New Intel chips want to make your laptop connect, work and play better

Intel is adding six new laptop CPUs to its lineup, the company announced at this year's IFA technology trade show in Germany. Three new U-series and three new Y-series processors are joining Intel's 8th generation of Core i-series parts. Previously, these chips were known by the code names Whiskey Lake and Amber Lake. 

These are for laptops, tablets and two-in-one devices that range from mainstream clamshells to thin, fanless designs, and include support for integrated gigabit Wi-Fi, which Intel says is a first for this class of consumer PC. Those system will be labeled as "Optimized for Connectivity."

intel-aug
Intel

The six new CPUs are in the Core-m and Core-i families and include:

  • 1.1GHz Core m3-8100Y
  • 1.3GHz Core i5-8200Y
  • 1.5GHz Core i7-8500Y
  • 2.1GHz Core i3-8145U
  • 1.6GHz Core i5-8265U
  • 1.8GHz Core i7-8565U

In introducing the new CPUs, Intel says that its goal was to address pain points like low-battery anxiety. By encouraging further power efficiencies, newer laptops can hit up to 16 hours of battery life. The U and Y-series chips may also provide enough of a performance boost to convince people holding into older computers to upgrade. Intel claims there are a large number of users still working on PCs more than five years old, and that the latest 8th-gen CPUs can usually double the performance of that 5-year-old system.

Intel is also focused on gaming, which is somewhat surprising, as the integrated graphics chips in Intel platforms have not kept up with PC gaming needs over the years. For most gamers, low-cost laptops and desktop with Nvidia graphics hardware for as little as $799 have filled some of that performance gap.

But Intel says it wants to support casual gaming, which the company defines as games like World of Warcraft or World of Tanks.

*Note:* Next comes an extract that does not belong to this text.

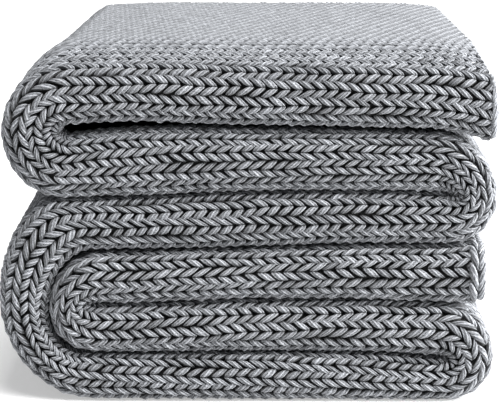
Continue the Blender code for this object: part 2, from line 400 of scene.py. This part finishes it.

To help buyers figure out what games they can play, and what settings to use, check out Intel's existing gameplay.intel.com website, which provides a list of compatible games, and suggested resolution and detail level settings based on your exact hardware, including updated setting for these new CPUs. 

intel-gameplay
Intel

More importantly, although these new CPUs don't offer any new integrated graphics hardware, Intel says the overall efficiency of these chips, especially compared to the laptops of a few years ago, will offer smoother pen and inking performance and near-real-time 4K video rendering.

Look for laptops and tablets with these latest 8th-gen Intel CPUs to be announced at IFA and shipping soon after. 

Laptops with the best battery life : See the top 25 laptops and 2-in-1 PCs with the longest battery life. 

Great games for your non-gaming laptop : No GPU? No problem. The best games to sneak onto your work laptop.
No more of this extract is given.